This article has been published in the August 2019 Knowlative Newsletter, the 19th of August 2019.

Kinesiology, through the Muscle Response Test, allows us to dialogue with our client’s body and subconscious. Through the muscle test, we can identify the cause of the person’s imbalance and determine which is the most effective correction.
Sometimes we can face some difficulties when our client isn’t able to “communicate” with us through his/her muscles, like when they are too young (i.e. newborns that are not able to control their muscles yet), or when they are too sick and they don’t have strength in their muscles, or when they are not cooperative, like with hyperactive kids or when we work on animals.
To overcome this difficulty, in kinesiology we have a great and a unique tool called Surrogate Testing (ST), where we can gather information from someone that we can easily monitor, while they are touching the one that cannot be monitored.
I have used this tool a lot. In fact, after I completed my training in the branch of kinesiology called Applied Physiology, I started to work a lot in neurological cases. Many of my clients were quadriplegic, which means that they had both arms and legs paralyzed. With these clients, it was impossible to use any of the 14 muscles. When I was lucky, I could use the neck flexors as an Indicator Muscle, but often the client got tired quite quickly. I used to use the Orbicularis Oris Muscle, but it’s not an easy muscle to test. So, I experimented with the use of Surrogate Testing (ST).

Case Study: Exclusive use of ST 

A male, in his mid 30’s that broke his neck diving from a rock. He had a luxation of the neck and he cut the spinal cord completely. The family asked me to balance him while he was still in the Hospital.
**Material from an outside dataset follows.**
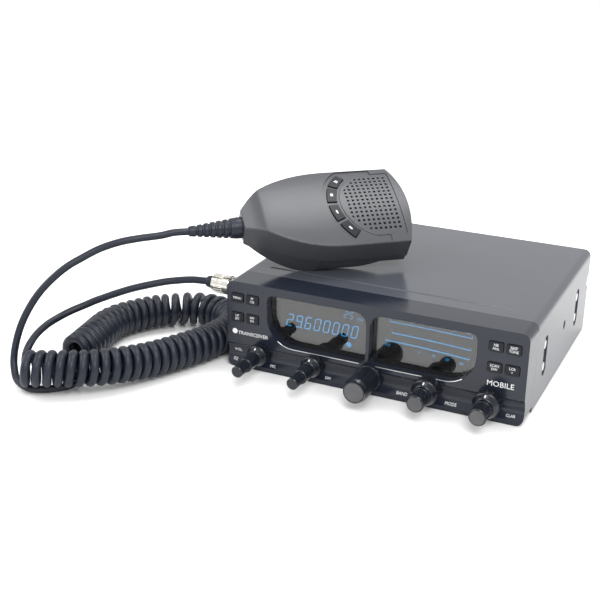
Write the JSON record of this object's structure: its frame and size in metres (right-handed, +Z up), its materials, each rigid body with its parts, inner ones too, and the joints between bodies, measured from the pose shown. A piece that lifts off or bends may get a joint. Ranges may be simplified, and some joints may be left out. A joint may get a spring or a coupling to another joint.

He had several respiratory infections, and he had an antibiotic-resistant bacteria that caused him to have 39-40 Celsius degrees of fever for more than a month. Finally, the doctors found a very old antibiotic, usually used for intestinal infections, that won his bacteria. This was very interesting for me, that an intestinal antibiotic cured a pulmonary problem. But this is a completely different story, and it could be the subject of another article.
So he was very tired when I met him, and ST was the only option. I started to use his wife as the surrogate. However, we had to change the surrogate immediately, because a very common emotional topic for a paraplegic showed up: suicide. She couldn’t stand to hear him talking about this topic.
He was an active, sporty, young man, with two children and a young wife completely paralyzed and too weak yet to sit in the wheelchair. All this was already devastating, but what triggered his desire to suicide was that, because he had a swallowing difficulty and his lungs and respiratory muscles were too weak, he was not able to cough properly if some piece of food was going down the trachea. He could choke and die because of that. So the doctors wanted to implant a PEG (percutaneous endoscopic gastrostomy), the tube that goes directly into the stomach, and through which the person can be fed.
He told me: “Not only I will never walk, run or stand up again in my life, not only will I be unable to touch  my children or my wife, not only I will never be able to dress myself or to scratch my nose, but now they are telling me that I will never be allowed to eat anymore. I will never be able to taste the taste of food. So why should I live anymore?”.
We used his father as Surrogate and we set the goal that if he could have been able to eat normally, he would have to give up the idea of suicide. I started to work on him once a week, working on all the factors that could have improved his swallowing: working on the trauma (structural, neurological and emotional), on the scar of the surgery, on the spinal cord, on all the neck muscles and especially those involved with chewing and swallowing, on the Lungs and the respiratory muscles, and a lot, a lot of energetic work on the meridians, chakras and Figure Eights.
While working on these aspects not only did his general strength improve, but he also started to move his shoulders and the arm muscles, down to the elbow, so I could start to test him directly.
After 3 months, and about 15 sessions, the doctors, having seen his improvements, decided definitely to not implant the PEG anymore and he started to use the wheelchair and move independently from the bed to the wheelchair and from the wheelchair to the bed.
One day he told me: “Thank you so much. You saved my life, giving me back at least one source of pleasure in my life, the taste of food”. It is not by chance that in many languages they talk about “the Taste of Life”. This is why I love Kinesiology because we can help people to find the good in their lives, even if, sometimes, it seems that there is nothing good left.
And all of this, thanks to the possibility of using Surrogate Testing.